What happens next is less follow-up album and more nineties cultural phenomenon – (‘What’s the Story’) ‘Morning Glory’ (1995) is one of those rare records like ‘Tapestry’ or ‘Dark Side of the Moon’ that are an essential embodiment of their time. If much of ‘Morning Glory’ is exceptional, then the statistics are mindboggling – 347,000 sold in its first week of release, 13 times platinum in Britain, 4 times in America and officially the fastest selling album of the decade. Even if you are wary of equating vast sales with musical accomplishment – football teams, sitcom actors and puppets have all had number one singles whereas The Clash and Neil Young have not – there is no doubt Oasis produced a very fine album, with at least three tracks ‘Wonderwall’, ‘Don’t Look in Anger’ and ‘Champagne Supernova’) becoming defining songs of the era.

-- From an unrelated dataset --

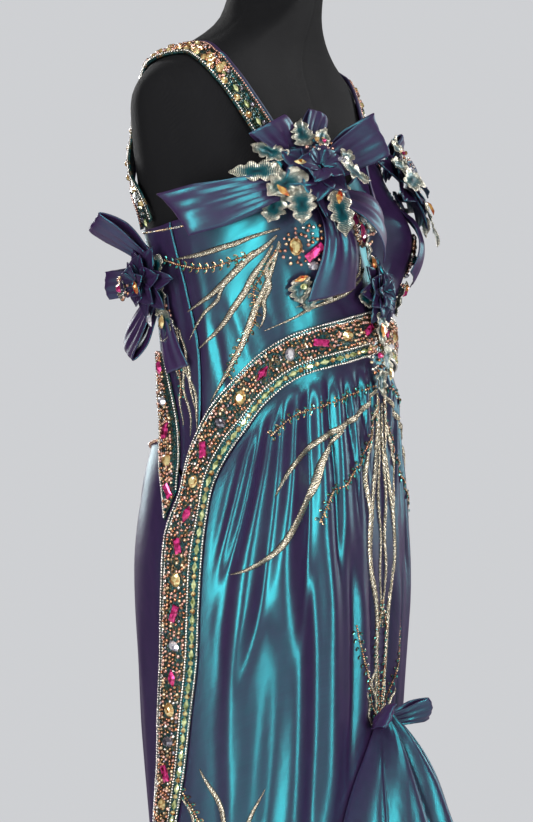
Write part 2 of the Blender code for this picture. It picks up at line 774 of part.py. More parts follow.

Lyrically forceful but also melodic, it was a welcome antidote to the prevailing grunge rock trends and stands as the undisputed high point of the Britpop movement whose origins harked back to The Beatles and The Kinks, two bands whose influence loomed large in the structure of Oasis songs. Contemporary reviewers have come to regard ‘Morning Glory’ a little less favourably, calling Beatles-tinged material derivative and they may have a case, but only to a point – let’s face it at times The Beatles themselves were not adverse to borrowing an idea or two, taking inspiration from the likes of The Byrds, Dylan and The Who.
Toward the end of the ‘Supersonic’ documentary Noel Gallagher reflects on the moment when Oasis arrived on the Knebworth stage: “Nothing anybody does in the future will be as big as Oasis – in the times in which we live it is unrepeatable.” Before playing a note he announces to the crowd: “This is history – right here, right now.”
An assessment even more pertinent today than it was then.